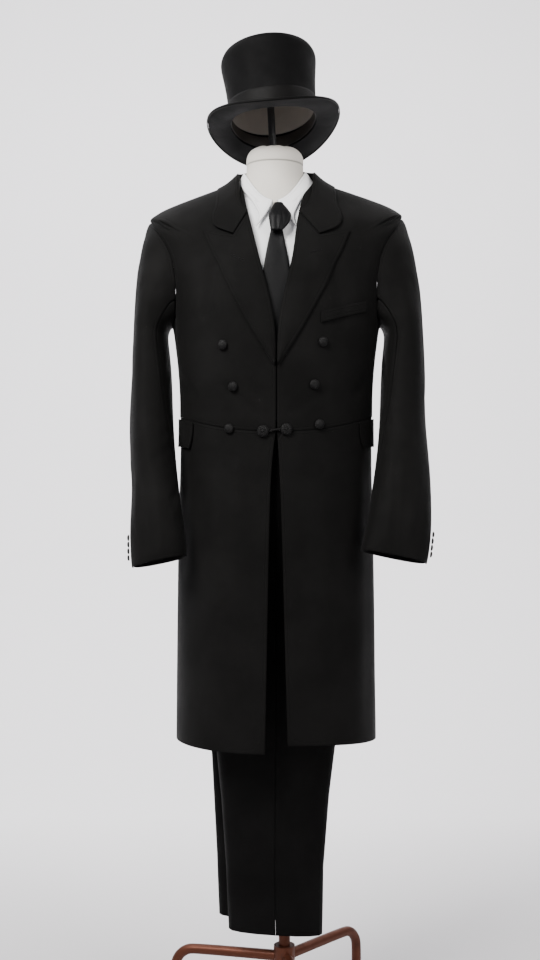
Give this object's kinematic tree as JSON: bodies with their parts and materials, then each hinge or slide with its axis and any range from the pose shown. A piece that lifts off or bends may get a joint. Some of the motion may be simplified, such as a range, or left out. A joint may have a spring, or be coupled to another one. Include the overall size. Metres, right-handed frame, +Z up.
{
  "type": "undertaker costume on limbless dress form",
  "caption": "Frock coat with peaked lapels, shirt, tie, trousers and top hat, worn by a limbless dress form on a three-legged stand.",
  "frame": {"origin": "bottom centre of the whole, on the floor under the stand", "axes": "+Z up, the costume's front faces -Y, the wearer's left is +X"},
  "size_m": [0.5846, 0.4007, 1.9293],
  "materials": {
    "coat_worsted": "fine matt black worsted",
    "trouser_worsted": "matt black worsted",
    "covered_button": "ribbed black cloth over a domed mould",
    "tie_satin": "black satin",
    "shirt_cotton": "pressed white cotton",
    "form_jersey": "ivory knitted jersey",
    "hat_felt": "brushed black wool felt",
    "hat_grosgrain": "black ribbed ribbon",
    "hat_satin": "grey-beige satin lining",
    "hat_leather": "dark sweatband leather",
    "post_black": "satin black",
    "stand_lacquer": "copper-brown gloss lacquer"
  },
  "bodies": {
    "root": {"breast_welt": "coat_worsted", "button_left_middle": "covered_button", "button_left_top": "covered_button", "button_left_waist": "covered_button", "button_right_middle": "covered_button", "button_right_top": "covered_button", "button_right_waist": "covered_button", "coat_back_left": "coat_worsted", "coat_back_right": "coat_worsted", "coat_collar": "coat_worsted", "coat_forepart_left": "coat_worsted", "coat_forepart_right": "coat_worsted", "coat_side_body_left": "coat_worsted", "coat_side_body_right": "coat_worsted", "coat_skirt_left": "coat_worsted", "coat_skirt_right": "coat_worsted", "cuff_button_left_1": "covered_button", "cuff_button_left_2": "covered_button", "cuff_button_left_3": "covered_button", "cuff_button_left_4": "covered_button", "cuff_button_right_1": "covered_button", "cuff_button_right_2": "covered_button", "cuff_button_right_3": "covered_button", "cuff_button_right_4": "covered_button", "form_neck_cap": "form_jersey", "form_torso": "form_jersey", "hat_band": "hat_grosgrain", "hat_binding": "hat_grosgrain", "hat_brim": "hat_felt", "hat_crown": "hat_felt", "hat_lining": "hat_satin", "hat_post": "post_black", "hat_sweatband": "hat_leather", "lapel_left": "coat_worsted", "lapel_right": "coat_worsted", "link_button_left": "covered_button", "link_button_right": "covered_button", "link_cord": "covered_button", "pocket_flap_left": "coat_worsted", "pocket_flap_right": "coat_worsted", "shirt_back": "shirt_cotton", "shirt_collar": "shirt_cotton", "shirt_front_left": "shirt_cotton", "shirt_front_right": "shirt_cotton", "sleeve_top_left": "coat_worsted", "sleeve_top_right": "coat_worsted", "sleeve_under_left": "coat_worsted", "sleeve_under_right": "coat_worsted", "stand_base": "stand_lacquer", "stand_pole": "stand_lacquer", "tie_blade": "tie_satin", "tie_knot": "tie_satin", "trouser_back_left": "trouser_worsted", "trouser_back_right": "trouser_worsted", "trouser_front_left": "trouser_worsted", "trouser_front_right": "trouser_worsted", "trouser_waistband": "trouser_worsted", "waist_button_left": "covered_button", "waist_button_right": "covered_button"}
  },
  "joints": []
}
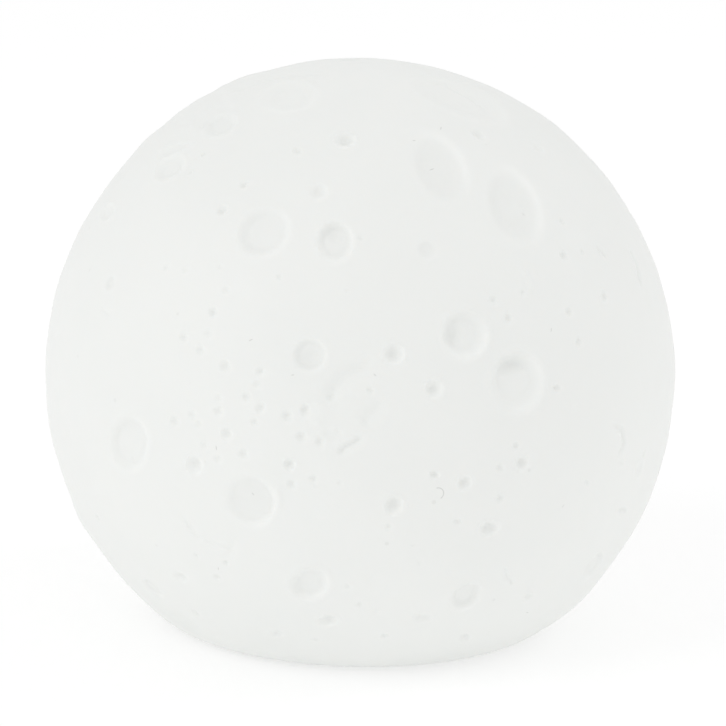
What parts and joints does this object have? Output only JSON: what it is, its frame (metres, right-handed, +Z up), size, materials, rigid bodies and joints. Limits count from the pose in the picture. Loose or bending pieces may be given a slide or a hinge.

> _What the task asks_
Make an exact copy of the data above.

> _Result_
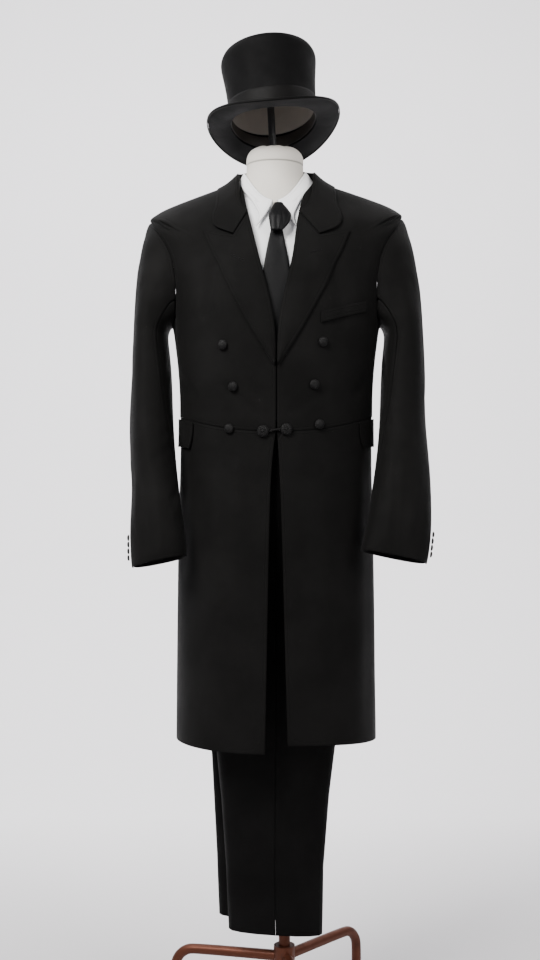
Give this object's kinematic tree as JSON: bodies with their parts and materials, then each hinge or slide with its axis and any range from the pose shown. A piece that lifts off or bends may get a joint. Some of the motion may be simplified, such as a range, or left out. A joint may have a spring, or be coupled to another one. Include the overall size. Metres, right-handed frame, +Z up.
{
  "type": "undertaker costume on limbless dress form",
  "caption": "Frock coat with peaked lapels, shirt, tie, trousers and top hat, worn by a limbless dress form on a three-legged stand.",
  "frame": {"origin": "bottom centre of the whole, on the floor under the stand", "axes": "+Z up, the costume's front faces -Y, the wearer's left is +X"},
  "size_m": [0.5846, 0.4007, 1.9293],
  "materials": {
    "coat_worsted": "fine matt black worsted",
    "trouser_worsted": "matt black worsted",
    "covered_button": "ribbed black cloth over a domed mould",
    "tie_satin": "black satin",
    "shirt_cotton": "pressed white cotton",
    "form_jersey": "ivory knitted jersey",
    "hat_felt": "brushed black wool felt",
    "hat_grosgrain": "black ribbed ribbon",
    "hat_satin": "grey-beige satin lining",
    "hat_leather": "dark sweatband leather",
    "post_black": "satin black",
    "stand_lacquer": "copper-brown gloss lacquer"
  },
  "bodies": {
    "root": {"breast_welt": "coat_worsted", "button_left_middle": "covered_button", "button_left_top": "covered_button", "button_left_waist": "covered_button", "button_right_middle": "covered_button", "button_right_top": "covered_button", "button_right_waist": "covered_button", "coat_back_left": "coat_worsted", "coat_back_right": "coat_worsted", "coat_collar": "coat_worsted", "coat_forepart_left": "coat_worsted", "coat_forepart_right": "coat_worsted", "coat_side_body_left": "coat_worsted", "coat_side_body_right": "coat_worsted", "coat_skirt_left": "coat_worsted", "coat_skirt_right": "coat_worsted", "cuff_button_left_1": "covered_button", "cuff_button_left_2": "covered_button", "cuff_button_left_3": "covered_button", "cuff_button_left_4": "covered_button", "cuff_button_right_1": "covered_button", "cuff_button_right_2": "covered_button", "cuff_button_right_3": "covered_button", "cuff_button_right_4": "covered_button", "form_neck_cap": "form_jersey", "form_torso": "form_jersey", "hat_band": "hat_grosgrain", "hat_binding": "hat_grosgrain", "hat_brim": "hat_felt", "hat_crown": "hat_felt", "hat_lining": "hat_satin", "hat_post": "post_black", "hat_sweatband": "hat_leather", "lapel_left": "coat_worsted", "lapel_right": "coat_worsted", "link_button_left": "covered_button", "link_button_right": "covered_button", "link_cord": "covered_button", "pocket_flap_left": "coat_worsted", "pocket_flap_right": "coat_worsted", "shirt_back": "shirt_cotton", "shirt_collar": "shirt_cotton", "shirt_front_left": "shirt_cotton", "shirt_front_right": "shirt_cotton", "sleeve_top_left": "coat_worsted", "sleeve_top_right": "coat_worsted", "sleeve_under_left": "coat_worsted", "sleeve_under_right": "coat_worsted", "stand_base": "stand_lacquer", "stand_pole": "stand_lacquer", "tie_blade": "tie_satin", "tie_knot": "tie_satin", "trouser_back_left": "trouser_worsted", "trouser_back_right": "trouser_worsted", "trouser_front_left": "trouser_worsted", "trouser_front_right": "trouser_worsted", "trouser_waistband": "trouser_worsted", "waist_button_left": "covered_button", "waist_button_right": "covered_button"}
  },
  "joints": []
}
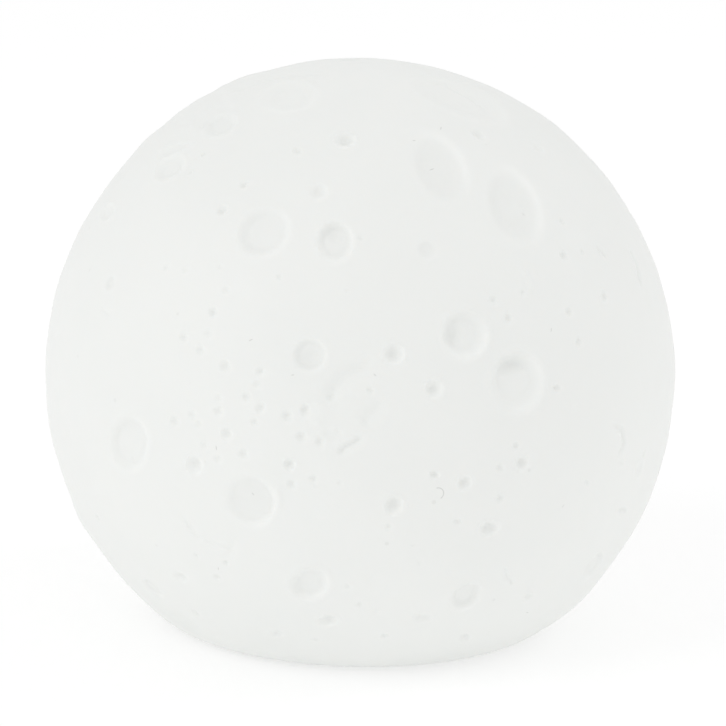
What parts and joints does this object have? Output only JSON: what it is, its frame (metres, right-handed, +Z up), size, materials, rigid bodies and joints. Limits count from the pose in the picture. Loose or bending pieces may be given a slide or a hinge.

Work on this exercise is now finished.